DATA PROVIDED:
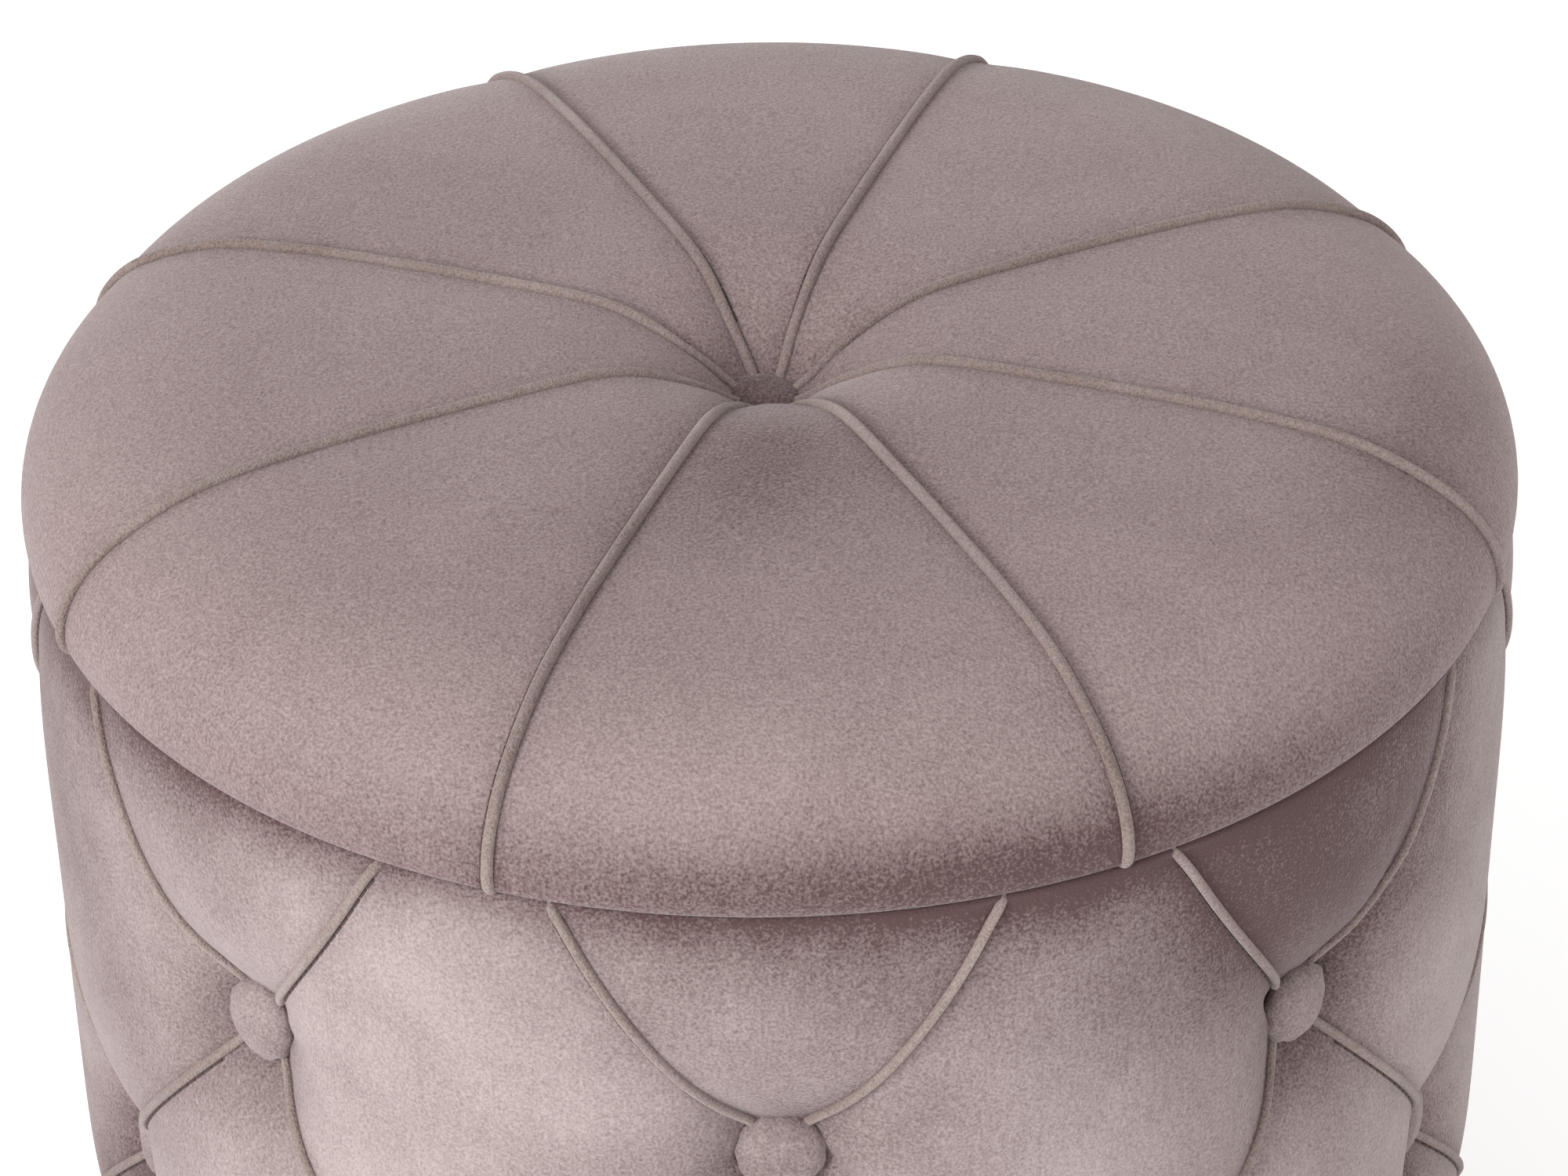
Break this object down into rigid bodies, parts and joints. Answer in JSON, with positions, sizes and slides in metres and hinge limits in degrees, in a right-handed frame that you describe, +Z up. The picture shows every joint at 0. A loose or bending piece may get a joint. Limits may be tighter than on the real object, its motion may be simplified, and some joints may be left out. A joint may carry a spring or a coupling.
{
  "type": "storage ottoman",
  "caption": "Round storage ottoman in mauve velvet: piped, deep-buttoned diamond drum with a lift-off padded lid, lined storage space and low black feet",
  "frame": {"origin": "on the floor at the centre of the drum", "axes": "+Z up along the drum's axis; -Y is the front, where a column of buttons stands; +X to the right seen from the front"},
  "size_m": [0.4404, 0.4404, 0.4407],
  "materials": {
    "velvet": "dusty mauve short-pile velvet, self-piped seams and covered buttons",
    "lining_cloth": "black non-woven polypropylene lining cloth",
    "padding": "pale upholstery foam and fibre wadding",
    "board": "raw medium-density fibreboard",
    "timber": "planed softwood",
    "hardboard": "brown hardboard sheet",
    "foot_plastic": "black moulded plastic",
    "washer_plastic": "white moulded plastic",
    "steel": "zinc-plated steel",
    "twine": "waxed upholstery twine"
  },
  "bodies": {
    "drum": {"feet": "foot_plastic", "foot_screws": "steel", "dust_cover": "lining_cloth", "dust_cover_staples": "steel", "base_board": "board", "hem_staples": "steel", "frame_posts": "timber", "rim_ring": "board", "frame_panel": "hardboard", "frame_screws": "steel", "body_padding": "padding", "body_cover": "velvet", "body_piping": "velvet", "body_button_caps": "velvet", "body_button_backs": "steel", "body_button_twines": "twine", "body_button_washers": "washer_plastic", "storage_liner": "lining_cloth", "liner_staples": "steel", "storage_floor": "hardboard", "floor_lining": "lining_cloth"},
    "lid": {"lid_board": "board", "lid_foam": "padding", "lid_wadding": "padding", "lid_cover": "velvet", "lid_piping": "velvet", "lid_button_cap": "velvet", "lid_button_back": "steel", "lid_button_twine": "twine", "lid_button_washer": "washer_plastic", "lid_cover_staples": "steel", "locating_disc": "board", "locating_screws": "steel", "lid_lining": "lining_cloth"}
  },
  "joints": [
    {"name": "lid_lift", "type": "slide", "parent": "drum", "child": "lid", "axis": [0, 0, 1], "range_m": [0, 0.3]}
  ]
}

SET TASK:
Show the data once more, exactly as it was written.

ANSWER TO THIS EXERCISE:
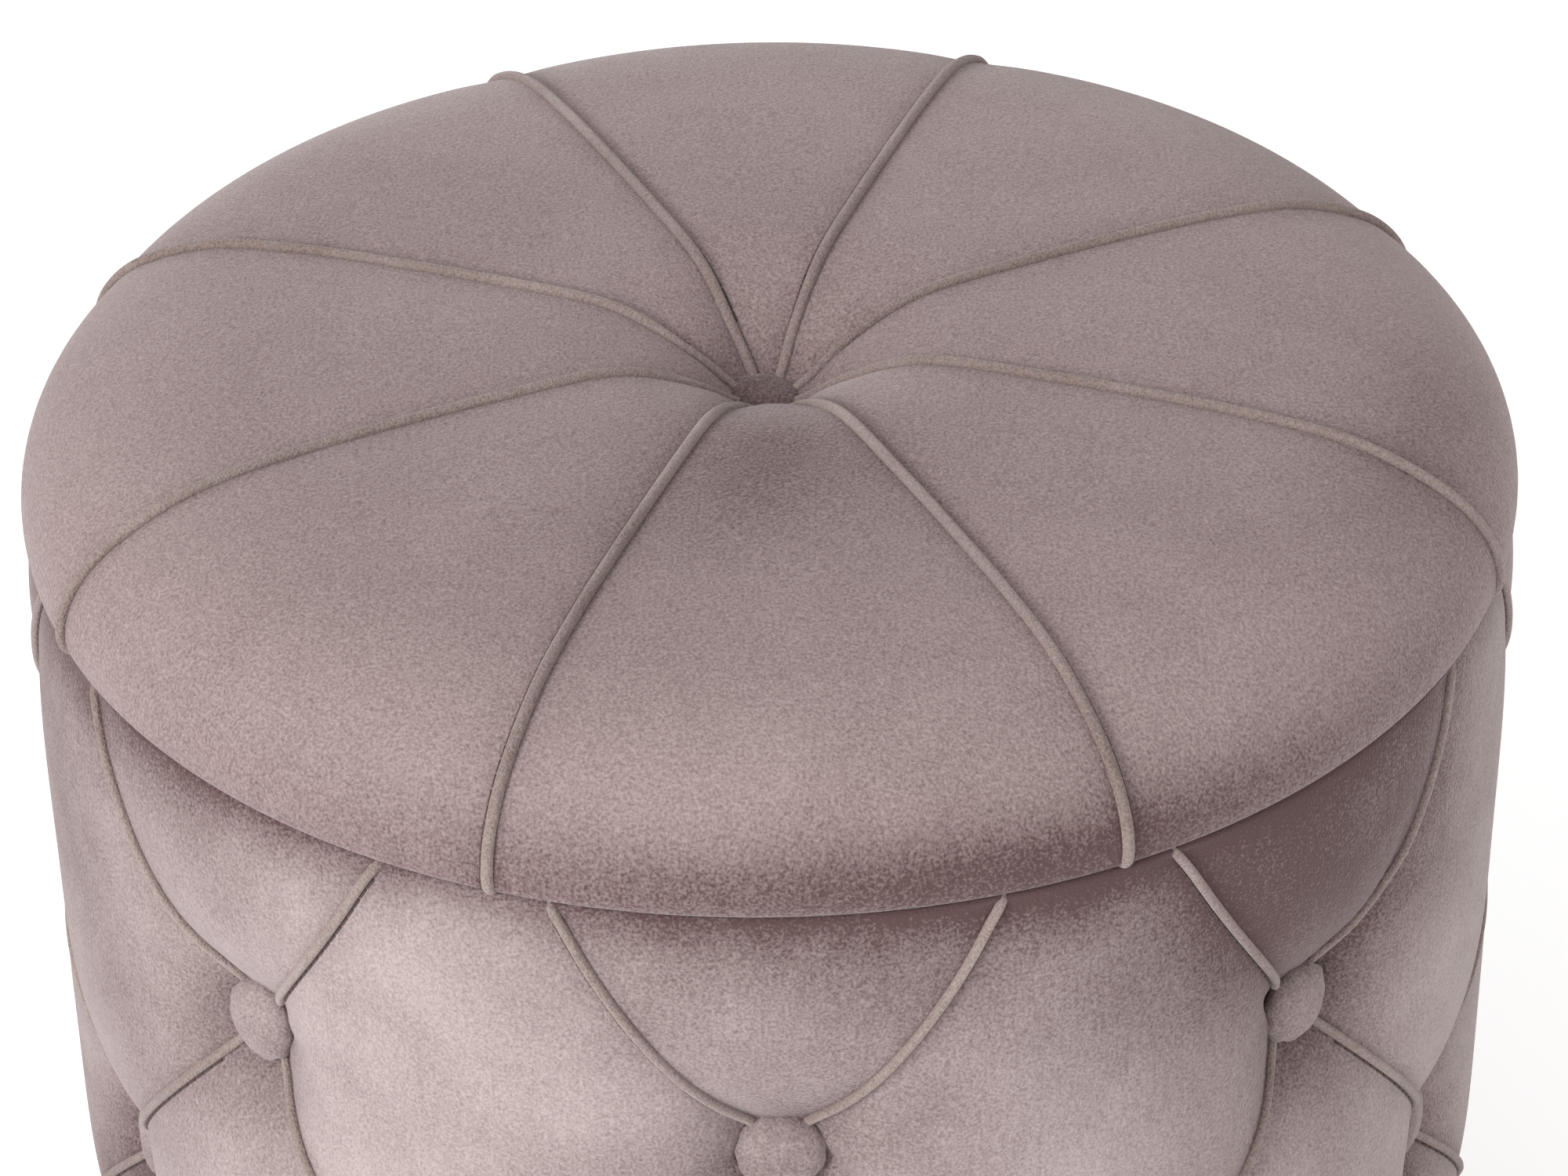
Break this object down into rigid bodies, parts and joints. Answer in JSON, with positions, sizes and slides in metres and hinge limits in degrees, in a right-handed frame that you describe, +Z up. The picture shows every joint at 0. A loose or bending piece may get a joint. Limits may be tighter than on the real object, its motion may be simplified, and some joints may be left out. A joint may carry a spring or a coupling.
{
  "type": "storage ottoman",
  "caption": "Round storage ottoman in mauve velvet: piped, deep-buttoned diamond drum with a lift-off padded lid, lined storage space and low black feet",
  "frame": {"origin": "on the floor at the centre of the drum", "axes": "+Z up along the drum's axis; -Y is the front, where a column of buttons stands; +X to the right seen from the front"},
  "size_m": [0.4404, 0.4404, 0.4407],
  "materials": {
    "velvet": "dusty mauve short-pile velvet, self-piped seams and covered buttons",
    "lining_cloth": "black non-woven polypropylene lining cloth",
    "padding": "pale upholstery foam and fibre wadding",
    "board": "raw medium-density fibreboard",
    "timber": "planed softwood",
    "hardboard": "brown hardboard sheet",
    "foot_plastic": "black moulded plastic",
    "washer_plastic": "white moulded plastic",
    "steel": "zinc-plated steel",
    "twine": "waxed upholstery twine"
  },
  "bodies": {
    "drum": {"feet": "foot_plastic", "foot_screws": "steel", "dust_cover": "lining_cloth", "dust_cover_staples": "steel", "base_board": "board", "hem_staples": "steel", "frame_posts": "timber", "rim_ring": "board", "frame_panel": "hardboard", "frame_screws": "steel", "body_padding": "padding", "body_cover": "velvet", "body_piping": "velvet", "body_button_caps": "velvet", "body_button_backs": "steel", "body_button_twines": "twine", "body_button_washers": "washer_plastic", "storage_liner": "lining_cloth", "liner_staples": "steel", "storage_floor": "hardboard", "floor_lining": "lining_cloth"},
    "lid": {"lid_board": "board", "lid_foam": "padding", "lid_wadding": "padding", "lid_cover": "velvet", "lid_piping": "velvet", "lid_button_cap": "velvet", "lid_button_back": "steel", "lid_button_twine": "twine", "lid_button_washer": "washer_plastic", "lid_cover_staples": "steel", "locating_disc": "board", "locating_screws": "steel", "lid_lining": "lining_cloth"}
  },
  "joints": [
    {"name": "lid_lift", "type": "slide", "parent": "drum", "child": "lid", "axis": [0, 0, 1], "range_m": [0, 0.3]}
  ]
}